Sugar Alliance honors ‘Mother Road’
August 10, 2015 |06:30 PM

American Sugar Alliance Executive Director Vickie Myers and her daughter Grace pose on the motorcycle that was available for pictures as part of the “Get Your Kicks On Route 66” dinner and dance last week at the International Sweetener Symposium in Santa Ana Pueblo, N.M. (Jerry Hagstrom/The Hagstrom Report)
The American Sugar Alliance paid homage to the “Main Street of America” last week with a “Get Your Kicks on Route 66” dinner and dance, part of the International Sweetener Symposium held in Santa Ana Pueblo, N.M.
The dinner buffet was composed of foods from stops along Route 66, which was established in 1926 as one of the country’s first highways.
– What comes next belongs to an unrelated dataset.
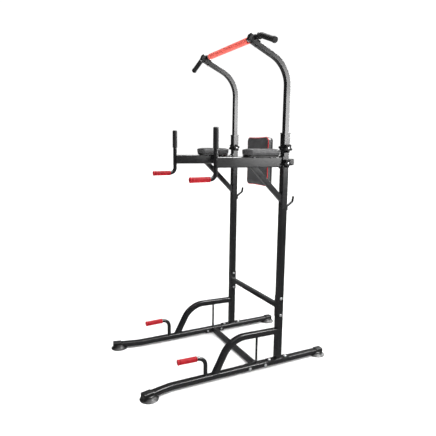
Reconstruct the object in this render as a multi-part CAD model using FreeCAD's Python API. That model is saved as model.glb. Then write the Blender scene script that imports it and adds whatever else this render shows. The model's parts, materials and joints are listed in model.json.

The road, abandoned as a thoroughfare once the interstate system was completed, connected Chicago to Santa Monica, Calif., by way of rural towns in Illinois, Missouri, Kansas, Oklahoma, Texas, New Mexico, Arizona and California, covering more than 2,000 miles.
In 1938, it become the first highway to be completely paved from beginning to end.
Route 66 became known as the “Mother Road” after the publication of John Steinbeck’s novel “The Grapes of Wrath,” which documented the travails of poor tenant farmers from Oklahoma migrating west along the road during the Dust Bowl of the 1930s, hoping to find employment in California’s fertile fields.